Cpl McCarthy then wanted to take some photographs, including him posing with an AK47.
"I turned round and picked up Cpl McCarthy's rifle and handed it to the AUP man to look at but he didn't seem that interested."
Gdsm Foley said that LCpl Davies said to him the AUP man had urinated on himself, adding "'He's scared of you.'
"He said this in a jokey manner."
Oxfordshire senior coroner Darren Salter asked him: "Did it appear from anything you observed they had taken offence or anything like that?"
"No," he replied.
Lt Bardsley, who has since left the Army, told the court that in the six weeks of deployment until the double shooting there had been no sign of any trouble.
He told the court: "The relationship with the AUP was the most important thing out there.
"Without the relationship you couldn't do anything.
"It couldn't have gone better. We were doing very well and I had nothing to raise my concern about this insider threat.
"You could almost say at that time: 'What inside threat?' because it was all going very well."
He said all the correct measures were being put in place by his troops but it was the personal touch which was bringing such positive results.
"I never saw even a small argument between us and them and it was largely down to the Guardsmen on the ground, being friendly to them, not being hostile," he said.
The ex-officer added that Cpl McCarthy, LCpl Davies and Gdsm Foley engaging the two Afghans in the compound was an example of this.
"They were doing exactly what I had asked them to do. They were interacting," he said.
Lt Bardsley said that he had thought that Cpl McCarthy was the guardian angel but he later learned that it was LCpl Davies who had been given the role.
He said both were very good soldiers and Cpl McCarthy had performed the role before and there was no issue with either of them doing it.
On this occasion he said Cpl McCarthy would have been "an extra pair of eyes and ears".
The officer did not know the arrangement at the time because he had gone into the building for the shura, or meeting, with the local commander, while Sergeant Rob Heath allocated the roles to the men before joining him.
"Sgt Heath is my trusted second-in-command. I don't need to know what's going on outside," he said.
"I can't micro-manage him.
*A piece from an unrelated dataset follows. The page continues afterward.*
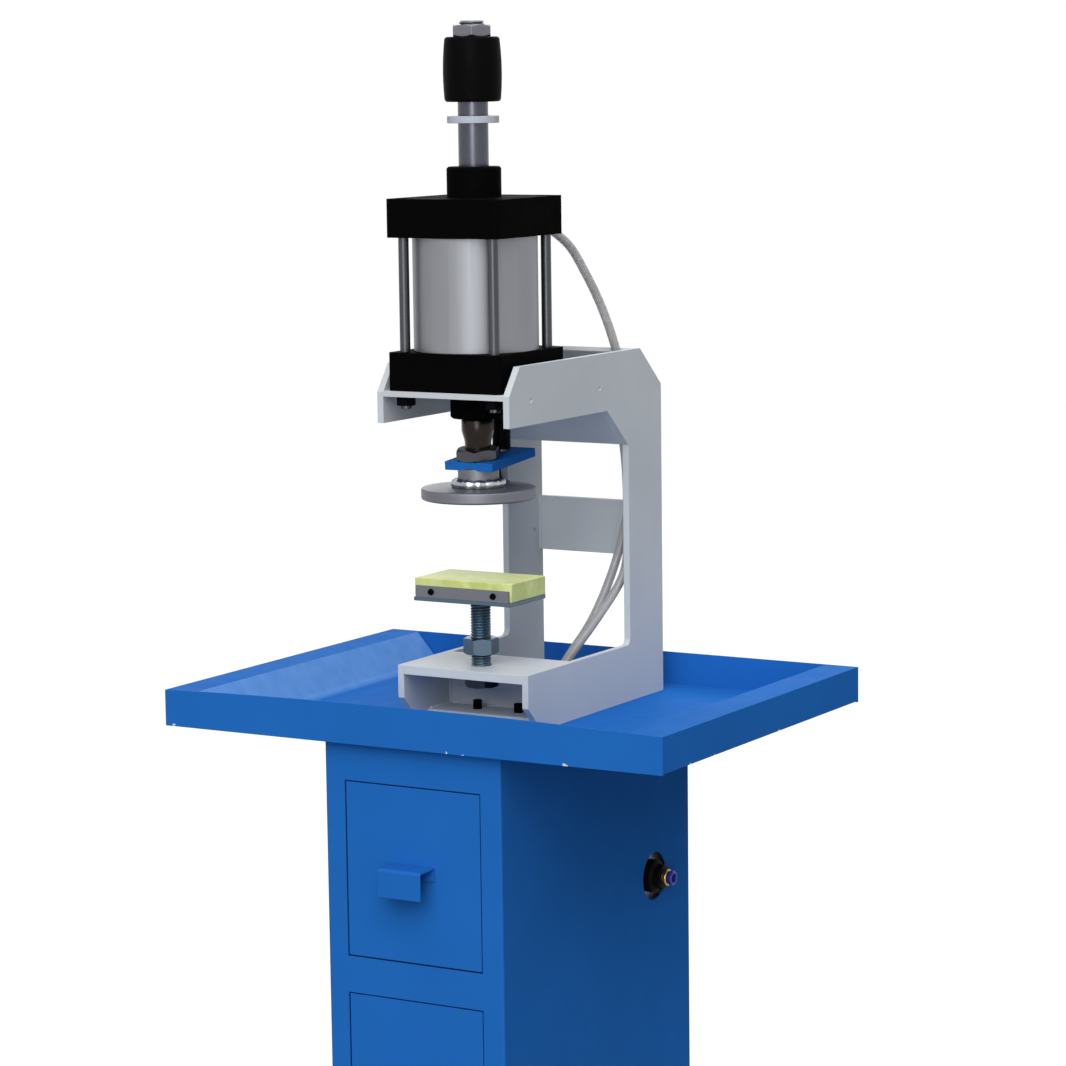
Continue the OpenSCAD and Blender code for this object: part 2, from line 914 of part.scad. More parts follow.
module hub() {
    color(c_steel) on_axis()
        rotate_extrude($fn = fine)
            polygon([[0, hub_z], [hub_r + 3.5, hub_z], [hub_r + 2.6, hub_z + 2.4], [hub_r, hub_z + 4],
                [hub_r, guide_z - 1], [hub_r - 1, guide_z], [screw_r, guide_z], [screw_r, hub_z + 3],
                [0, hub_z + 3]]);
}

module press_disc() {
    color(c_steel) on_axis()
        rotate_extrude($fn = 96)
            polygon([[0, disc_z], [disc_r - 2, disc_z], [disc_r - 0.6, disc_z + 0.6], [disc_r, disc_z + 2],
                [disc_r, hub_z - 1], [disc_r - 1, hub_z], [0, hub_z]]);
}

module stop_collar() {
    top = collar_z + collar_h;
    color(c_black) on_axis()
        rotate_extrude($fn = 96)
            polygon([[rod_r + 0.3, collar_z], [collar_r - 1.5, collar_z], [collar_r, collar_z + 1.5],
                [collar_r, top - 1.5], [collar_r - 1.5, top], [stud_r + run, top],
                [stud_r + run, top - thread_h], [rod_r + 0.3, top - thread_h]]);
}

module stop_nut() {
    color(c_dark) on_axis()
        translate([0, 0, collar_z + collar_h])
            difference() {
                rotate([0, 0, 1])
                    hex_solid(32, nut_h);
                translate([0, 0, -1])
                    cylinder(h = nut_h + 2, r = stud_r + run, $fn = fine);
            }
}

module bump_ring() {
    color(c_white) on_axis()
        translate([0, 0, ring_z])
            ring(ring_r, rod_r + run, ring_h);
}

// ---- anvil ----

module pad() {
    color(c_pad) on_axis()
        translate([-pad_w / 2, -pad_d / 2, pad_z - pad_t])
            cube([pad_w, pad_d, pad_t]);
}

module pad_strip() {
    color(c_steel) on_axis()
        difference() {
            translate([-pad_w / 2 + 2, -pad_d / 2 - strip_t, pad_z - pad_t])
                cube([pad_w - 4, strip_t, strip_h]);
            at_strip()
                cylinder(h = strip_t + 2, r = 2, $fn = 32);
        }
}

module at_strip() {
    for (sx = [-1, 1])
        translate([sx * pad_w * 0.32, -pad_d / 2 + 1, pad_z - pad_t + strip_h / 2])
            rotate([90, 0, 0])
                children();
}

module strip_screws() {
    color(c_black) on_axis()
        at_strip()
            union() {
                translate([0, 0, 1])
                    cylinder(h = strip_t + 0.5, r = 2, $fn = 32);
                translate([0, 0, strip_t + 1])
                    difference() {
                        cylinder(h = 2, r1 = 3, r2 = 2.2, $fn = 32);
                        translate([0, 0, 1])
                            cylinder(h = 2, r = 1.2, $fn = 6);
                    }
            }
}

module anvil_post() {
    color(c_zinc) on_axis()
        union() {
            translate([-pad_w / 2, -pad_d / 2 - strip_t, sole_z])
                cube([pad_w, pad_d + strip_t, sole_t]);
            rotate_extrude($fn = fine)
                polygon([[0, post_low], [post_r - 1.5, post_low], [post_r, post_low + 1.5],
                    [post_r, sole_z + nil], [0, sole_z + nil]]);
        }
}

module lock_nut() {
    color(c_zinc) on_axis()
        translate([0, 0, lock_z])
            difference() {
                rotate([0, 0, 36])
                    hex_solid(27, lock_h);
                translate([0, 0, -1])
                    cylinder(h = lock_h + 2, r = post_r + run, $fn = fine);
            }
}

// ---- air line ----

function unit(v) = v / norm(v);
function part_of(v, low, high) = min(1, max(0, (v - low) / (high - low)));
// a route height above the tray floor, for a tube whose first point is at its port
function lifted(h, first, port) = h > frame_up
    ? top_z + (h - frame_up) * (port - top_z) / (first - frame_up)
    : floor_z + h * (first > frame_up ? (top_z - floor_z) / frame_up : (port - floor_z) / first);
// route point moved with the frame, the cap and the valve
function fitted(p, first, port) = p[2] > 0
    ? [p[0] * (1 + (side_k - 1) * part_of(p[2], 20, 100)),
        p[1] + back_y * part_of(p[1], 104, 150) + (p[1] <= 82 ? cap_y : 0),
        lifted(p[2], first, port)]
    : [p[0], p[1], floor_z + p[2] * drop_k];
function heading(p, i) = unit(p[min(i + 1, len(p) - 1)] - p[max(i - 1, 0)]);
function side_of(t) = unit(cross(t, [1, 0, 0]));
function tube_points(p) = [for (i = [0 : len(p) - 1])
    let (t = heading(p, i), u = side_of(t), v = cross(t, u))
    for (k = [0 : sides - 1])
        p[i] + tube_r * cos(k * 360 / sides) * u + tube_r * sin(k * 360 / sides) * v];
function tube_faces(n) = concat(
    [[for (k = [0 : sides - 1]) k]],
    [for (i = [0 : n - 2]) for (k = [0 : sides - 1])
        let (a = i * sides + k, b = i * sides + (k + 1) % sides)
        [a, a + sides, b + sides]],
    [for (i = [0 : n - 2]) for (k = [0 : sides - 1])
        let (a = i * sides + k, b = i * sides + (k + 1) % sides)
        [a, b + sides, b]],
    [[for (k = [sides - 1 : -1 : 0]) (n - 1) * sides + k]]);

module air_tube(route, port) {
    p = [for (q = route) fitted(q, route[0][2], port)];
    polyhedron(points = tube_points(p), faces = tube_faces(len(p)), convexity = 4);
}

module air_tube_a() {
    color(c_clear) on_axis()
        air_tube(route_a, head_z + cap_h / 2);
}

module air_tube_b() {
    color(c_clear) on_axis()
        air_tube(route_b, barrel_z - cap_h / 2);
}

module valve_bracket() {
    wall_x = cab_w / 2 - cab_t;
    low = port_z - valve_h / 2;
    color(c_zinc) on_axis()
        union() {
            translate([valve_x - valve_w / 2 - 6, port_y - valve_d / 2 - 4, low - 2])
                cube([wall_x - valve_x + valve_w / 2 + 6, valve_d + 8, 2]);
            translate([wall_x - 2, port_y - valve_d / 2 - 4, low - 28])
                cube([2, valve_d + 8, 27]);
        }
}

module valve_body() {
    color(c_alu) on_axis()
        difference() {
            translate([valve_x - valve_w / 2, port_y - valve_d / 2, port_z - valve_h / 2])
                cube([valve_w, valve_d, valve_h]);
            for (y = [-14, 14])
                translate([valve_x, port_y + y, port_z + valve_h / 2 - 12])
                    cylinder(h = 13, r = 6, $fn = 32);
            for (y = [-14, 14])
                translate([valve_x - valve_w / 2 - 1, port_y + y, port_z - 6])
                    rotate([0, 90, 0])
                        cylinder(h = 9, r = 5, $fn = 32);
        }
}

module valve_coil() {
    coil_y = port_y + valve_d / 2;
    color(c_black) on_axis()
        translate([valve_x - 13, coil_y, port_z - 15])
            cube([26, 28, 30]);
}

module valve_fittings() {
    color(c_black) on_axis()
        for (y = [-14, 14])
            translate([valve_x, port_y + y, port_z + valve_h / 2])
                push_fitting(6);
}

module silencers() {
    color(c_brass) on_axis()
        for (y = [-14, 14])
            translate([valve_x - valve_w / 2 + 8, port_y + y, port_z - 6])
                rotate([0, -90, 0])
                    rotate_extrude($fn = 32)
                        polygon([[0, 0], [5, 0], [5, 8], [7, 8], [7, 11],
                            [5.5, 12], [5.5, 24], [4, 26], [0, 26]]);
}

// body of the air inlet, standing out through the side hole
module inlet_union() {
    x0 = valve_x + valve_w / 2;
    neck = cab_w / 2 + 2 - x0;
    color(c_black) on_axis()
        translate([x0, port_y, port_z])
            rotate([0, 90, 0])
                difference() {
                    union() {
                        cylinder(h = neck, r = 15, $fn = fine);
                        translate([0, 0, neck - nil])
                            cylinder(h = 2.5, r1 = 15, r2 = 12.5, $fn = fine);
                        translate([0, 0, neck])
                            hex_solid(20, inlet_out - 2);
                    }
                    translate([0, 0, neck - 6])
                        cylinder(h = inlet_out + 8, r = 6, $fn = 48);
                }
}

// outer face of the inlet body
inlet_x = cab_w / 2 + inlet_out;

module inlet_collar() {
    color(c_brass) on_axis()
        translate([inlet_x, port_y, port_z])
            rotate([0, 90, 0])
                rotate_extrude($fn = 48)
                    polygon([[4.9, -10], [6, -10], [6, 0], [7.6, 0], [7.6, 4], [6.8, 5], [4.9, 5]]);
}

module inlet_ring() {
    color(c_blue) on_axis()
        translate([inlet_x + 5, port_y, port_z])
            rotate([0, 90, 0])
                rotate_extrude($fn = 48)
                    polygon([[4.1, -9], [4.85, -9], [4.85, 1.2], [6.6, 1.2],
                        [6.6, 4.2], [6, 4.8], [4.1, 4.8]]);
}

cabinet_shell();
cabinet_sides();
cabinet_top();
cabinet_back();
back_screws();
drawer_runners();
feet();
tray();
tube_grommet();
side_plate_left();
side_plate_right();
base_plate();
foot_web();
foot_flanges();
frame_screws();
base_nut();
cylinder_plate();
throat_plate();
rear_top_plate();
back_brace();
guide_sleeve();
cap_lower();
cap_upper();
barrel();
tie_rods();
tie_nuts_lower();
tie_nuts_upper();
rod_bushes();
rod_wipers();
port_fittings();
air_tube_a();
air_tube_b();
valve_bracket();
valve_body();
valve_coil();
valve_fittings();
silencers();
inlet_union();
inlet_collar();
inlet_ring();
piston();
piston_seals();
piston_rod();
ram_nut();
guide_plate();
guide_rod();
hub();
press_disc();
stop_collar();
stop_nut();
bump_ring();
pad();
pad_strip();
strip_screws();
anvil_post();
lock_nut();
drawer_upper();
handle_upper();
drawer_lower();
handle_lower();
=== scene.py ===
import json
import math

import bmesh
import bpy
from bpy.props import FloatProperty, FloatVectorProperty, PointerProperty
from bpy.types import Operator, Panel, PropertyGroup
from mathutils import Matrix, Vector

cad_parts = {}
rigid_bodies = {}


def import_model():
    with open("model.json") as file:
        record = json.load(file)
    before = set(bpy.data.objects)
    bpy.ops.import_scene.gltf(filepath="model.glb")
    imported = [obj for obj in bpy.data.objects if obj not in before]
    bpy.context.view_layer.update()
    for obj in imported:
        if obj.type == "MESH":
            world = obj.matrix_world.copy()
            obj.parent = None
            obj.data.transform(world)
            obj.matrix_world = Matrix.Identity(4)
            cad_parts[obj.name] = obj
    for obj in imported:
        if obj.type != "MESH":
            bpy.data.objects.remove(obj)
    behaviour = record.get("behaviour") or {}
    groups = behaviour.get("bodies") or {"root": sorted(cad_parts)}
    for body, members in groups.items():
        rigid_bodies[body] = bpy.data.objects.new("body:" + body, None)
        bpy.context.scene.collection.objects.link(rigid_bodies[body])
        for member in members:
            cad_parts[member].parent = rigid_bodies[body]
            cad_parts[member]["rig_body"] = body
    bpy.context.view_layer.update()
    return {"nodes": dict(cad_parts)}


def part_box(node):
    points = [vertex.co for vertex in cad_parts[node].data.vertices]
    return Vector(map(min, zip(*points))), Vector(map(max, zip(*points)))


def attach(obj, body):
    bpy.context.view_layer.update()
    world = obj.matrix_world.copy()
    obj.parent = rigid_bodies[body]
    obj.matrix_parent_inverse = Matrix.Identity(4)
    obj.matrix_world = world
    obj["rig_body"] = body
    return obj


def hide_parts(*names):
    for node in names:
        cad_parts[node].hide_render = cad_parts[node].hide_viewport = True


bl_info = {
    "name": "Leather Punching Machine",
    "version": (1, 0, 0),
    "blender": (4, 5, 0),
    "location": "3D View > Sidebar > Punching Machine",
    "description": "Finishes an air-driven leather punching machine on its drawer cabinet",
    "category": "Object",
}

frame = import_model()
NODES = frame["nodes"]


def middle(node):
    """Centre of a CAD node's box."""
    low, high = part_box(node)
    return (low + high) / 2


# The ram, the cylinder and the anvil stand on one vertical line.
RAM = middle("press_disc")
# The tray's sheet, and the width of the lips along its sides.
TRAY_SHEET, TRAY_RIM = 0.002, 0.032


def linear(code):
    """Linear colour of an sRGB hex code."""
    parts = [int(code[i : i + 2], 16) / 255 for i in (1, 3, 5)]
    return [c / 12.92 if c <= 0.04045 else ((c + 0.055) / 1.055) ** 2.4 for c in parts]


# ---- sizes and colours a user would change ----


def size(label, text, default):
    """Length property in metres."""
    return FloatProperty(
        name=label, description=text, default=default, min=0, unit="LENGTH", precision=4
    )


def tint(label, text, code):
    """Colour property from an sRGB hex code."""
    return FloatVectorProperty(
        name=label, description=text, default=linear(code), size=3, min=0, max=1, subtype="COLOR"
    )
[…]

That's not how the Army works."
The coroner asked if he accepted that there had been an element of confusion as to who was doing what on the day.
"I do accept that there was an element of confusion," he said.
He said he knew from friends who were still serving and had been in Afghanistan recently that changes had been made to operating procedures to counter the potential insider threat and that the atmosphere had changed between international and Afghan forces.
"You don't trust a cat that has bitten," he said.